--- Task input ---
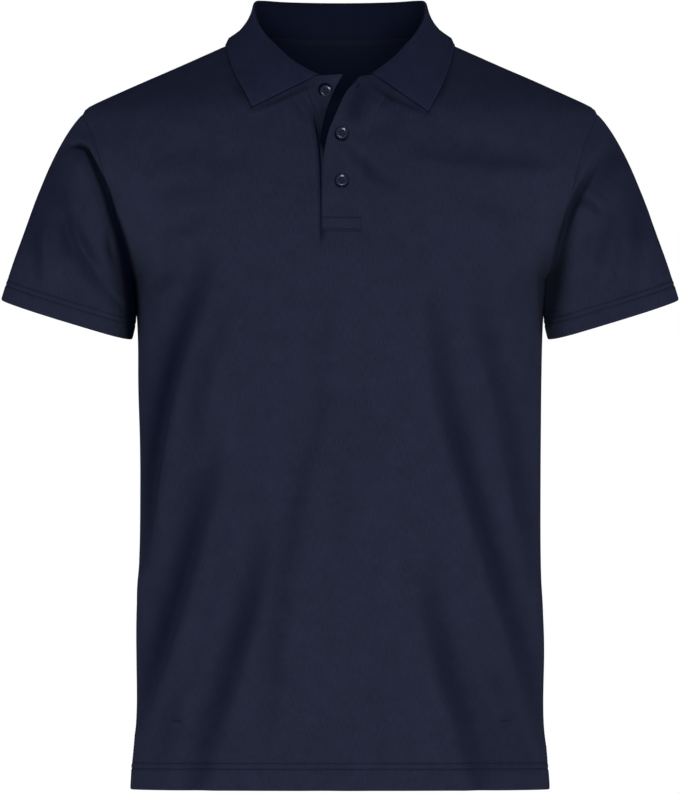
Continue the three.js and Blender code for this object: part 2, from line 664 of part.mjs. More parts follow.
---
--- Task input ---
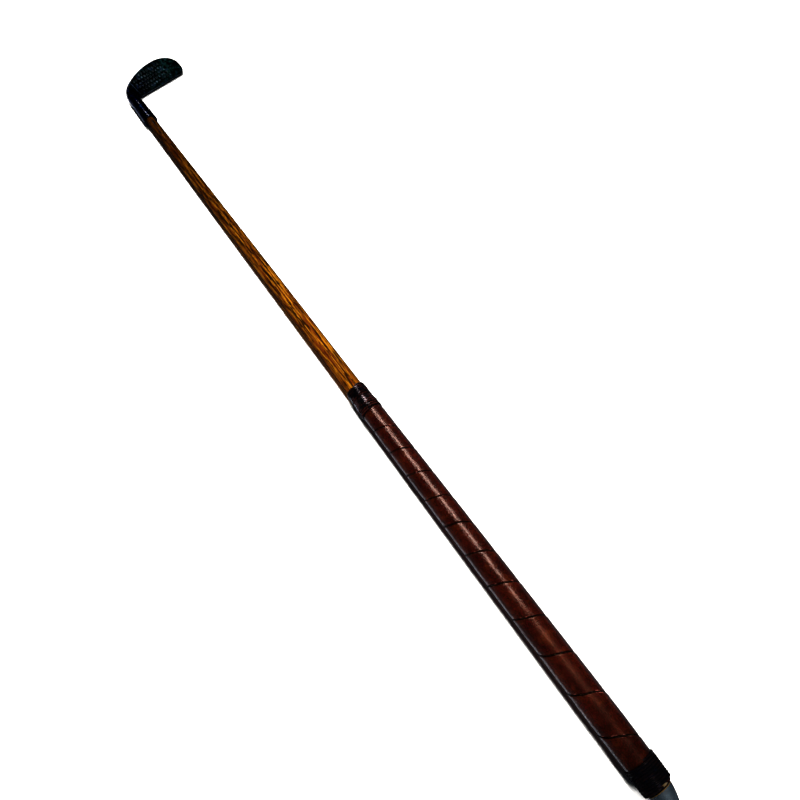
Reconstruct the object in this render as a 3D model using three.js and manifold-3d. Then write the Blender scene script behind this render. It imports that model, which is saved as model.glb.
---
--- Task input ---
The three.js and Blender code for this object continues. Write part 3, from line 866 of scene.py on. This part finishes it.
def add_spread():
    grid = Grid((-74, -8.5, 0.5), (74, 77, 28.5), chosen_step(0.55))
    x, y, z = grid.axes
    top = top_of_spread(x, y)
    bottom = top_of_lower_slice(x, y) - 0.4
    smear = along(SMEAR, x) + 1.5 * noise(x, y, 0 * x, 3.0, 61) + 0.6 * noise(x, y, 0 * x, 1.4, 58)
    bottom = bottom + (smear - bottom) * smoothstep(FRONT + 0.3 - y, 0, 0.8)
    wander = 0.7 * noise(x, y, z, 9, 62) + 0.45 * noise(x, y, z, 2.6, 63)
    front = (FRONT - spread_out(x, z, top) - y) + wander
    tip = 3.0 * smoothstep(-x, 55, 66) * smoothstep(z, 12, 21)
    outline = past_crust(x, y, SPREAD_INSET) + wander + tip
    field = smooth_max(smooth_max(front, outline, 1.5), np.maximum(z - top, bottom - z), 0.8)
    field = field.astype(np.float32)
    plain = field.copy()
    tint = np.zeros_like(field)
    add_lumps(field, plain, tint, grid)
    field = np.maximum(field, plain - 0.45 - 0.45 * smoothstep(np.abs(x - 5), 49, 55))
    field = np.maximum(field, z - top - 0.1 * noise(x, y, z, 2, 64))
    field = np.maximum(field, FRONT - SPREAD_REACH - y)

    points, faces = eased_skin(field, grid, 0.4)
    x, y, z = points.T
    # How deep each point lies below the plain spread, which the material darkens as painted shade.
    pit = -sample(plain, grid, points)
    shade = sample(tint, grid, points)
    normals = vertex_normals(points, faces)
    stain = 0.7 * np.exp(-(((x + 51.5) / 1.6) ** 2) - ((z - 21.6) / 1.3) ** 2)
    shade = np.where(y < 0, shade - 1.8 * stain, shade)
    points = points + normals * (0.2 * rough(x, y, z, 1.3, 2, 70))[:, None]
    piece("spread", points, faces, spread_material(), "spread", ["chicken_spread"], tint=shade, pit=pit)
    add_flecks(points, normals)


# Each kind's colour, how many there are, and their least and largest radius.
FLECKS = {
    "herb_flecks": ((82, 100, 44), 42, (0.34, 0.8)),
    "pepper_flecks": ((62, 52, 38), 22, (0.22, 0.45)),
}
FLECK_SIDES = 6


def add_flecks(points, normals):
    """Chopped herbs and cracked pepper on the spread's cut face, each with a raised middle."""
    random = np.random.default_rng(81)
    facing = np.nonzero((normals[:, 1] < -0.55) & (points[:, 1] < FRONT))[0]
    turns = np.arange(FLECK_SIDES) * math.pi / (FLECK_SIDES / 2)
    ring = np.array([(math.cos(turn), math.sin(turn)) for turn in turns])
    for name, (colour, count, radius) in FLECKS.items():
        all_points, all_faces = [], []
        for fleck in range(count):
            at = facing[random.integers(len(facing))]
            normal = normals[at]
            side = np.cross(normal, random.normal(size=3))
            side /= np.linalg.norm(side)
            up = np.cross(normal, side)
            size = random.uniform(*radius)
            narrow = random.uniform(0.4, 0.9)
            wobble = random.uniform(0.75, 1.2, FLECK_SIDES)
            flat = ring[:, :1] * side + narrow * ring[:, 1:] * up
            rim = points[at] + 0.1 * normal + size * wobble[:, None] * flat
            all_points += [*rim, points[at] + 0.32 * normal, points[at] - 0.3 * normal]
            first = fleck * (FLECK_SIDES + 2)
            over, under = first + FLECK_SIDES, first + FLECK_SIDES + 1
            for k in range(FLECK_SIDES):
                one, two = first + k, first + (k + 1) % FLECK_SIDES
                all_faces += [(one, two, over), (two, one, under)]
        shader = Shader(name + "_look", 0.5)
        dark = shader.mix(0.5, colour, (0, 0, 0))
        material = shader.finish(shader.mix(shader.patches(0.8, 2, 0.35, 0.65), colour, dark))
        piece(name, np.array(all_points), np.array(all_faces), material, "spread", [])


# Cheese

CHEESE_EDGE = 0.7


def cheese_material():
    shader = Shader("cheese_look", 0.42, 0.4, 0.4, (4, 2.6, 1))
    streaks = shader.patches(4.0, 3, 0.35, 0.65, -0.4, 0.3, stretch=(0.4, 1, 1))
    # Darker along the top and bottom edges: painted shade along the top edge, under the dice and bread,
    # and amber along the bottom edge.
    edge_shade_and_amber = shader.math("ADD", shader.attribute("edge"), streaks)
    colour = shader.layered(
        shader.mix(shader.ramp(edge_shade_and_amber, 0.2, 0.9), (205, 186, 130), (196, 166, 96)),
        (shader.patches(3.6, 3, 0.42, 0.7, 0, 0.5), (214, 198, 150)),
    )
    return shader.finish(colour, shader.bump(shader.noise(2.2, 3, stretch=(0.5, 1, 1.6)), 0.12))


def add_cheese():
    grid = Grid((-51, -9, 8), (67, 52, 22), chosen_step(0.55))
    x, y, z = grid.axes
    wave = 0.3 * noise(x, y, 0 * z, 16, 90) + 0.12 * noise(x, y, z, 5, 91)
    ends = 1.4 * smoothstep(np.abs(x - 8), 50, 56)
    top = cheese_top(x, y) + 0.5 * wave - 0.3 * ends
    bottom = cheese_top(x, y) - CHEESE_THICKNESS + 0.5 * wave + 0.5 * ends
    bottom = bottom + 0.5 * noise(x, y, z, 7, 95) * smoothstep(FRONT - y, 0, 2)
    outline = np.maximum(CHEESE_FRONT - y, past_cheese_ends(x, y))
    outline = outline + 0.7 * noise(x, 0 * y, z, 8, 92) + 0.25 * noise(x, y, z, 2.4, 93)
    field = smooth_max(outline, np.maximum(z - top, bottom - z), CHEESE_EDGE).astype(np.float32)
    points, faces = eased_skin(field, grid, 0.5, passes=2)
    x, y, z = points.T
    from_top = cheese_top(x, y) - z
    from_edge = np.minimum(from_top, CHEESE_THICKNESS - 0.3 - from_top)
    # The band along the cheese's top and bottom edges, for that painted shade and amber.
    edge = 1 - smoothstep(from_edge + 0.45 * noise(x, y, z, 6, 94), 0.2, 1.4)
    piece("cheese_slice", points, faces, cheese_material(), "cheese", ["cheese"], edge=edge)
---
* _Task prompt_
Copy every line of the data that holds the string "part".

* _Correct answer_
Continue the three.js and Blender code for this object: part 2, from line 664 of part.mjs. More parts follow.
The three.js and Blender code for this object continues. Write part 3, from line 866 of scene.py on. This part finishes it.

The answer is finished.